§ Given entries
⁂
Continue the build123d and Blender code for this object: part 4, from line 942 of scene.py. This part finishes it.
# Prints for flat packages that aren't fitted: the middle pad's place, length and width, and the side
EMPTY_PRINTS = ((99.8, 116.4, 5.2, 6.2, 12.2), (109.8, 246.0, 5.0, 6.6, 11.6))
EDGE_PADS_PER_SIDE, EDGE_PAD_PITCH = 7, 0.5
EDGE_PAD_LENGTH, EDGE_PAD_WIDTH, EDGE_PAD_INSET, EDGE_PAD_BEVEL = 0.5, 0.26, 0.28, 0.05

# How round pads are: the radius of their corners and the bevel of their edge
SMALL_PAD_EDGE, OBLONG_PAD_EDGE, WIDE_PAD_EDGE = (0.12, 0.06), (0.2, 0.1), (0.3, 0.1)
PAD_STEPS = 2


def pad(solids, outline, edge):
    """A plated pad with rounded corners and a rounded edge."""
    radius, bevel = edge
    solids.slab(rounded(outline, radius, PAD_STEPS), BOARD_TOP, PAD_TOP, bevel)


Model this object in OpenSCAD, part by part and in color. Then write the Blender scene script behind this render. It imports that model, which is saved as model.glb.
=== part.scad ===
⁂
§ Task prompt
Copy, please, every line from the start of the entries down to the line that holds "BOARD_TOP, PAD_TOP, bevel)", with both of those lines included and no others.

§ Task solution
Continue the build123d and Blender code for this object: part 4, from line 942 of scene.py. This part finishes it.
# Prints for flat packages that aren't fitted: the middle pad's place, length and width, and the side
EMPTY_PRINTS = ((99.8, 116.4, 5.2, 6.2, 12.2), (109.8, 246.0, 5.0, 6.6, 11.6))
EDGE_PADS_PER_SIDE, EDGE_PAD_PITCH = 7, 0.5
EDGE_PAD_LENGTH, EDGE_PAD_WIDTH, EDGE_PAD_INSET, EDGE_PAD_BEVEL = 0.5, 0.26, 0.28, 0.05

# How round pads are: the radius of their corners and the bevel of their edge
SMALL_PAD_EDGE, OBLONG_PAD_EDGE, WIDE_PAD_EDGE = (0.12, 0.06), (0.2, 0.1), (0.3, 0.1)
PAD_STEPS = 2


def pad(solids, outline, edge):
    """A plated pad with rounded corners and a rounded edge."""
    radius, bevel = edge
    solids.slab(rounded(outline, radius, PAD_STEPS), BOARD_TOP, PAD_TOP, bevel)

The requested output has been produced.